Requirements: Restate word for word the lines that begin the listing and end with the line holding "ink = ink_of(px, py, PRINT_COLUMN, PRINT_ROW)".

Data block:
________________

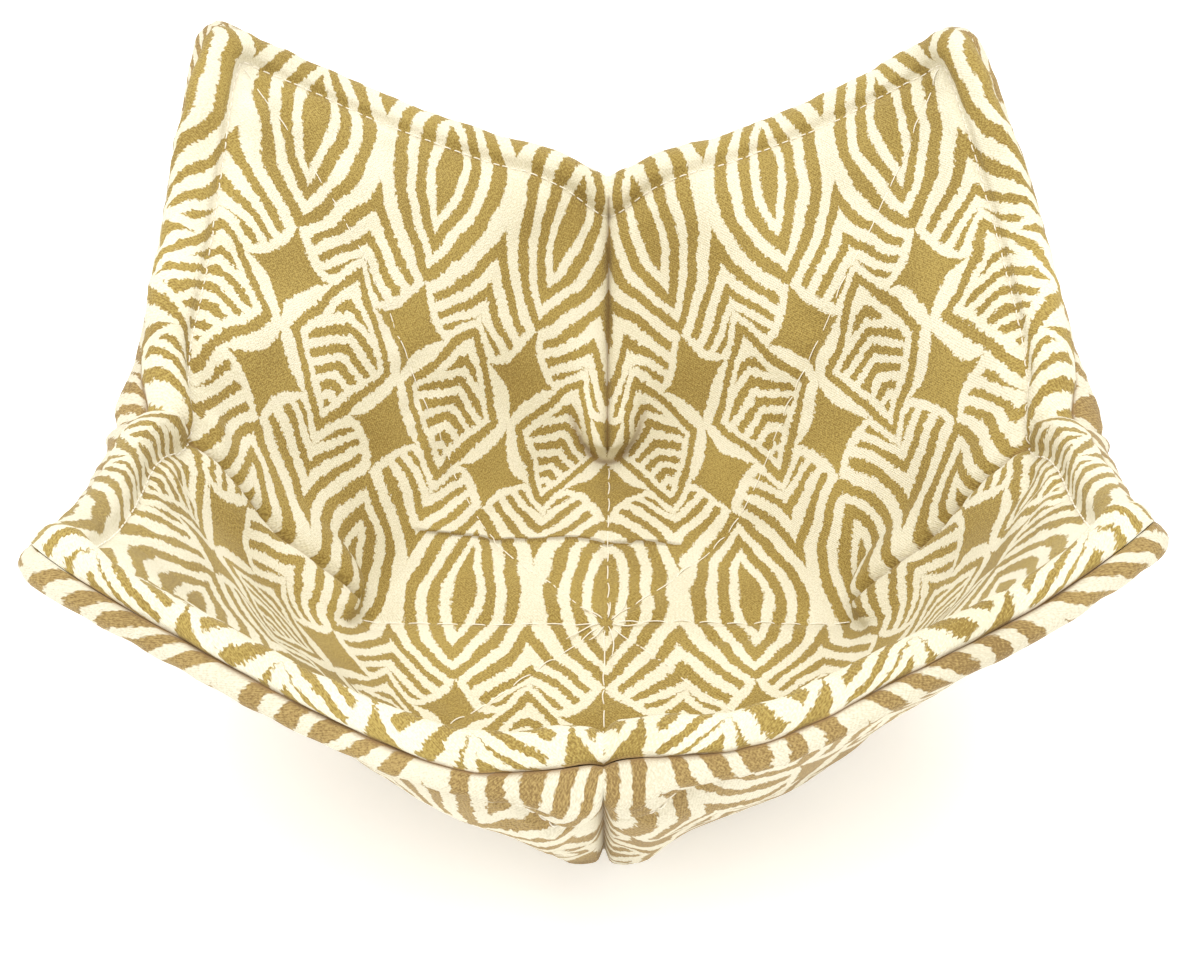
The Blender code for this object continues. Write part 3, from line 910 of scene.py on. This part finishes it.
def printed_cotton(name, shift, ground, bright, gold, gold_dark, tucked):
    """Cream canvas with a ragged khaki-gold print."""
    made = bpy.data.materials.new(name)
    made.use_nodes = True
    tree = made.node_tree
    shader = tree.nodes["Principled BSDF"]
    place = tree.nodes.new("ShaderNodeUVMap")
    place.uv_map = "flat"
    split = tree.nodes.new("ShaderNodeSeparateXYZ")
    tree.links.new(place.outputs["UV"], split.inputs[0])
    x, y = Value(tree, split.outputs["X"]), Value(tree, split.outputs["Y"])
    flat = place.outputs["UV"]

    # Threads of the weave, a little uneven
    drift = noise(tree, flat, 90.0, 1.0)
    rag_x = noise(tree, flat, 950.0, 1.5, 0.7)
    warp = ((x + drift * 0.0006 + rag_x * 0.0007) * (2 * math.pi / WEAVE_PITCH)).sin()
    weft = ((y + drift * 0.0005 - rag_x * 0.0006) * (2 * math.pi / WEAVE_PITCH)).sin()
    weave = warp * weft
    slub = noise(tree, flat, 2100.0, 2.0, 0.65)

    # The print's edges wander slowly, and are ragged from thread to thread
    slow_x = noise(tree, flat, 75.0, 1.0)
    shifted = tree.nodes.new("ShaderNodeVectorMath")
    shifted.operation = "ADD"
    shifted.inputs[1].default_value = (0.731, 0.417, 0)
    tree.links.new(flat, shifted.inputs[0])
    slow_y = noise(tree, shifted.outputs[0], 75.0, 1.0)
    rag_y = noise(tree, shifted.outputs[0], 800.0, 1.5, 0.7)
    px = x + shift[0] + (slow_x - 0.5) * 0.0034 + (rag_x - 0.5) * 0.0013 + warp * 0.00008
    py = y + shift[1] + (slow_y - 0.5) * 0.0034 + (rag_y - 0.5) * 0.0018 + weft * 0.00008
    if tucked:
        jump, tuck_shade = tuck_in_print(x, y)
        py = py - jump
    ink = ink_of(px, py, PRINT_COLUMN, PRINT_ROW)

    patch = noise(tree, flat, 38.0, 2.0)
    grain = slub * 1.15 + weave * 0.13 - 0.08
    cream = mix(tree, (patch * 0.5 + grain * 0.7).soft_step(0.39, 0.75), ground, bright)
    khaki = mix(tree, (patch * 0.4 + grain * 0.9).soft_step(0.40, 0.88), gold_dark, gold)
    colour = mix(tree, ink, cream, khaki)
    # Painted shade: brown darkening in the rim seam's crack, the dart seams, the topstitched valley and
    # round the dart's nose
    painted_shade = tree.nodes.new("ShaderNodeAttribute")
    painted_shade.attribute_name = "painted_shade"
    depth = Value(tree, painted_shade.outputs["Fac"]).soft_step(0.10, 1.0)
    colour = mix(tree, depth * (patch * 0.6 + 0.50), colour, PAINTED_SEAM_SHADE)
    # Painted shade along the lining's floor tuck
    if tucked:
        colour = mix(tree, tuck_shade * 0.5, colour, PAINTED_TUCK_SHADE)
    tree.links.new(colour, shader.inputs["Base Color"])

    height = weave * 0.45 + slub * 1.3 + ink * 0.25
    bump = tree.nodes.new("ShaderNodeBump")
    bump.inputs["Strength"].default_value = 0.55
    bump.inputs["Distance"].default_value = 0.00022
    tree.links.new(height.socket, bump.inputs["Height"])
    tree.links.new(bump.outputs["Normal"], shader.inputs["Normal"])
    rough = ink * -0.06 + 0.93
    tree.links.new(rough.socket, shader.inputs["Roughness"])
    shader.inputs["Specular IOR Level"].default_value = 0.22
    shader.inputs["Sheen Weight"].default_value = 0.12
    shader.inputs["Sheen Roughness"].default_value = 0.5
    return made


def plain_fibre(name, colour, shade, scale, bump_distance):
    """Wadding or thread: one fibre colour, mottled."""
    made = bpy.data.materials.new(name)
    made.use_nodes = True
    tree = made.node_tree
    shader = tree.nodes["Principled BSDF"]
    place = tree.nodes.new("ShaderNodeTexCoord")
    node = tree.nodes.new("ShaderNodeTexNoise")
    node.inputs["Scale"].default_value = scale
    node.inputs["Detail"].default_value = 3.0
    tree.links.new(place.outputs["Object"], node.inputs["Vector"])
    mottle = Value(tree, node.outputs["Fac"])
    tree.links.new(mix(tree, mottle.soft_step(0.3, 0.7), shade, colour), shader.inputs["Base Color"])
    bump = tree.nodes.new("ShaderNodeBump")
    bump.inputs["Strength"].default_value = 0.6
    bump.inputs["Distance"].default_value = bump_distance
    tree.links.new(mottle.socket, bump.inputs["Height"])
    tree.links.new(bump.outputs["Normal"], shader.inputs["Normal"])
    shader.inputs["Roughness"].default_value = 0.85
    shader.inputs["Sheen Weight"].default_value = 0.2
    return made


# The pieces, and how many mesh lines each has from its centre to its edge

CLOTH_LINES = 92
WADDING_LINES = 60

lining_look = printed_cotton("lining_print", (0, -0.008), GROUND, BRIGHT, GOLD, GOLD_DARK, True)
# The outer panel's cotton takes the lining's colours painted darker, as painted shade
outer_look = printed_cotton("outer_print", (0.0095, 0.030), SHADED_OUTER_GROUND, SHADED_OUTER_BRIGHT,
                            SHADED_OUTER_GOLD, SHADED_OUTER_GOLD_DARK, False)
wadding_look = plain_fibre("wadding_fibre", (0.86, 0.84, 0.78), (0.78, 0.75, 0.67), 700, 0.0002)
thread_look = plain_fibre("thread_cotton", (0.95, 0.91, 0.80), (0.84, 0.78, 0.64), 2500, 0.00005)

lining = make_cloth("lining_cloth", LINING, lining_look, CLOTH_LINES)
outer = make_cloth("outer_cloth", OUTER, outer_look, CLOTH_LINES)
lining_fill = make_wadding("lining_fill", LINING, wadding_look, WADDING_LINES)
outer_fill = make_wadding("outer_fill", OUTER, wadding_look, WADDING_LINES)
threads = [
    topstitching("topstitch_lining", LINING, thread_look),
    topstitching("topstitch_outer", OUTER, thread_look),
    quilting("quilting_lining", LINING, thread_look),
    quilting("quilting_outer", OUTER, thread_look),
]

for piece, node, slot in (
    (lining, "lining_panel", "lining_cotton"),
    (outer, "outer_panel", "outer_cotton"),
    (lining_fill, "lining_batting", "batting"),
    (outer_fill, "outer_batting", "batting"),
):
    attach(piece, "root")
    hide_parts(node)
for piece in threads:
    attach(piece, "root")


# Floor, light and camera


FLOOR_HALF_SIZE = 6.0
FLOOR_LEVEL = -0.0002

# The photograph's view: turn and height of the view, what it aims at, distance, focal length in pixels
CAMERA_YAW = math.radians(0.47)
CAMERA_ELEVATION = math.radians(39.43)
CAMERA_AIM = (-0.00149, 0.01899, 0.0300)
CAMERA_DISTANCE = 0.46542
FOCAL_PIXELS = 2085.63
PHOTO_WIDTH = 1200


def make_floor():
    """A pale floor, a little bright of its own, as a lit studio sweep is."""
    mesh = bpy.data.meshes.new("floor")
    signs = ((-1, -1), (1, -1), (1, 1), (-1, 1))
    places = [(x * FLOOR_HALF_SIZE, y * FLOOR_HALF_SIZE, FLOOR_LEVEL) for x, y in signs]
    mesh.from_pydata(places, [], [(0, 1, 2, 3)])
    look = bpy.data.materials.new("pale_floor")
    look.use_nodes = True
    shader = look.node_tree.nodes["Principled BSDF"]
    shader.inputs["Base Color"].default_value = (0.96, 0.96, 0.96, 1)
    shader.inputs["Roughness"].default_value = 0.75
    shader.inputs["Emission Color"].default_value = (1.0, 1.0, 1.0, 1)
    shader.inputs["Emission Strength"].default_value = 0.27
    mesh.materials.append(look)
    floor = bpy.data.objects.new("floor", mesh)
    bpy.context.scene.collection.objects.link(floor)


def make_light(name, place, aim, size, power, colour):
    data = bpy.data.lights.new(name, "AREA")
    data.shape = "DISK"
    data.size = size
    data.energy = power
    data.color = colour
    light = bpy.data.objects.new(name, data)
    light.location = place
    light.rotation_mode = "QUATERNION"
    light.rotation_quaternion = (Vector(aim) - Vector(place)).to_track_quat("-Z", "Y")
    bpy.context.scene.collection.objects.link(light)


def make_camera():
    """A camera at the photograph's view."""
    ahead = Vector((
        -math.sin(CAMERA_YAW) * math.cos(CAMERA_ELEVATION),
        math.cos(CAMERA_YAW) * math.cos(CAMERA_ELEVATION),
        -math.sin(CAMERA_ELEVATION),
    ))
    right = Vector((math.cos(CAMERA_YAW), math.sin(CAMERA_YAW), 0))
    up = right.cross(ahead)
    eye = Vector(CAMERA_AIM) - ahead * CAMERA_DISTANCE
    data = bpy.data.cameras.new("camera")
    data.sensor_width = 36
    data.lens = data.sensor_width * FOCAL_PIXELS / PHOTO_WIDTH
    data.clip_start, data.clip_end = 0.01, 50
    camera = bpy.data.objects.new("camera", data)
    turn = Matrix((right, up, -ahead)).transposed().to_4x4()
    camera.matrix_world = Matrix.Translation(eye) @ turn
    bpy.context.scene.collection.objects.link(camera)
    bpy.context.scene.camera = camera


make_floor()
make_light("key", (-0.08, -0.25, 1.25), (0, 0, 0.04), 1.1, 10.5, (1.0, 0.985, 0.965))
make_light("fill", (0.95, -0.45, 0.60), (0, 0, 0.04), 0.9, 3, (1.0, 0.985, 0.965))
make_light("side", (-1.0, -0.45, 0.60), (0, 0, 0.04), 0.9, 3, (1.0, 0.985, 0.96))
make_light("back", (0.3, 0.9, 0.9), (0, 0, 0.05), 0.8, 3, (1.0, 0.99, 0.97))
world = bpy.data.worlds.new("studio")
world.use_nodes = True
background = world.node_tree.nodes["Background"]
background.inputs["Color"].default_value = (1.0, 0.99, 0.975, 1)
background.inputs["Strength"].default_value = 0.80
bpy.context.scene.world = world
bpy.context.scene.view_settings.view_transform = "Standard"
make_camera()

________________

Written answer:
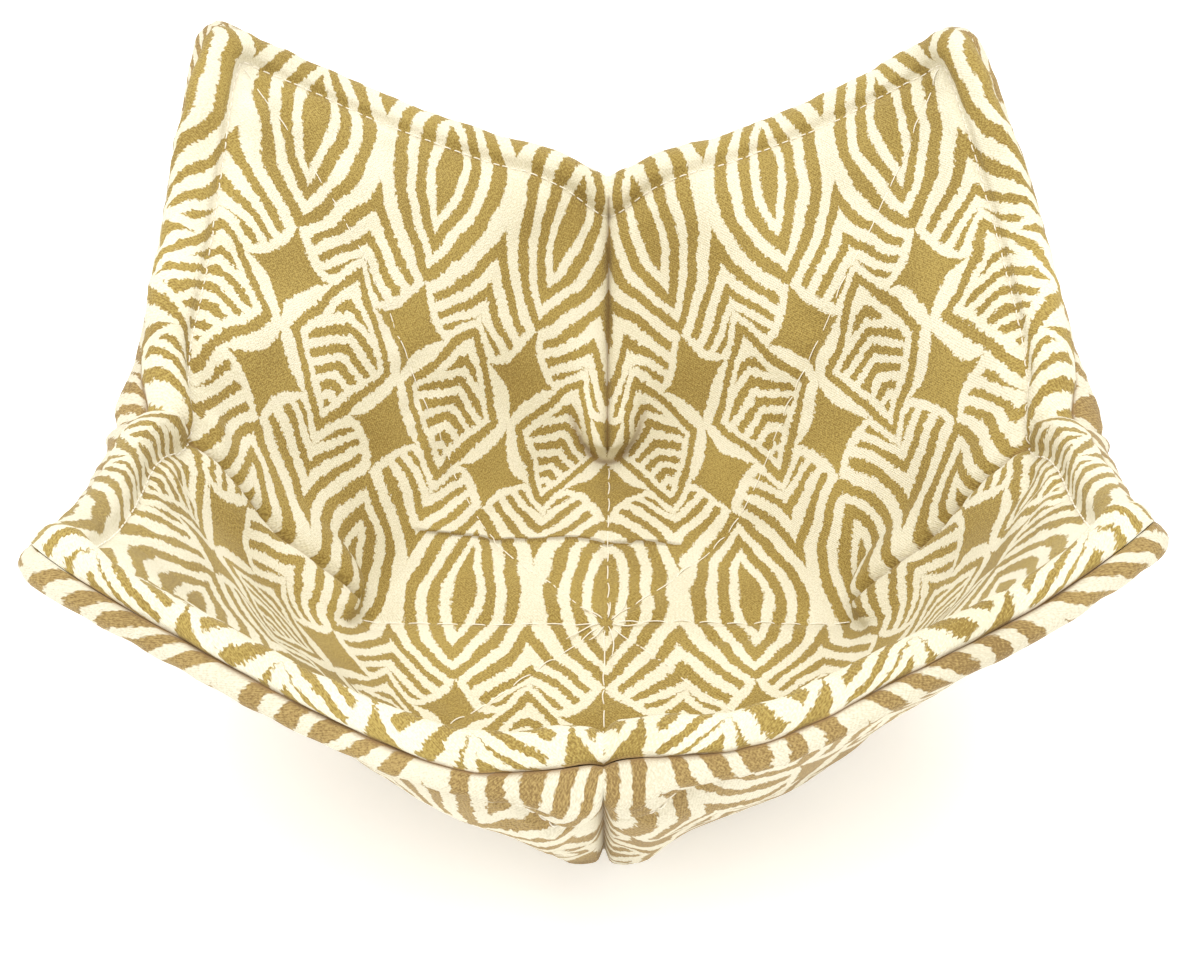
The Blender code for this object continues. Write part 3, from line 910 of scene.py on. This part finishes it.
def printed_cotton(name, shift, ground, bright, gold, gold_dark, tucked):
    """Cream canvas with a ragged khaki-gold print."""
    made = bpy.data.materials.new(name)
    made.use_nodes = True
    tree = made.node_tree
    shader = tree.nodes["Principled BSDF"]
    place = tree.nodes.new("ShaderNodeUVMap")
    place.uv_map = "flat"
    split = tree.nodes.new("ShaderNodeSeparateXYZ")
    tree.links.new(place.outputs["UV"], split.inputs[0])
    x, y = Value(tree, split.outputs["X"]), Value(tree, split.outputs["Y"])
    flat = place.outputs["UV"]

    # Threads of the weave, a little uneven
    drift = noise(tree, flat, 90.0, 1.0)
    rag_x = noise(tree, flat, 950.0, 1.5, 0.7)
    warp = ((x + drift * 0.0006 + rag_x * 0.0007) * (2 * math.pi / WEAVE_PITCH)).sin()
    weft = ((y + drift * 0.0005 - rag_x * 0.0006) * (2 * math.pi / WEAVE_PITCH)).sin()
    weave = warp * weft
    slub = noise(tree, flat, 2100.0, 2.0, 0.65)

    # The print's edges wander slowly, and are ragged from thread to thread
    slow_x = noise(tree, flat, 75.0, 1.0)
    shifted = tree.nodes.new("ShaderNodeVectorMath")
    shifted.operation = "ADD"
    shifted.inputs[1].default_value = (0.731, 0.417, 0)
    tree.links.new(flat, shifted.inputs[0])
    slow_y = noise(tree, shifted.outputs[0], 75.0, 1.0)
    rag_y = noise(tree, shifted.outputs[0], 800.0, 1.5, 0.7)
    px = x + shift[0] + (slow_x - 0.5) * 0.0034 + (rag_x - 0.5) * 0.0013 + warp * 0.00008
    py = y + shift[1] + (slow_y - 0.5) * 0.0034 + (rag_y - 0.5) * 0.0018 + weft * 0.00008
    if tucked:
        jump, tuck_shade = tuck_in_print(x, y)
        py = py - jump
    ink = ink_of(px, py, PRINT_COLUMN, PRINT_ROW)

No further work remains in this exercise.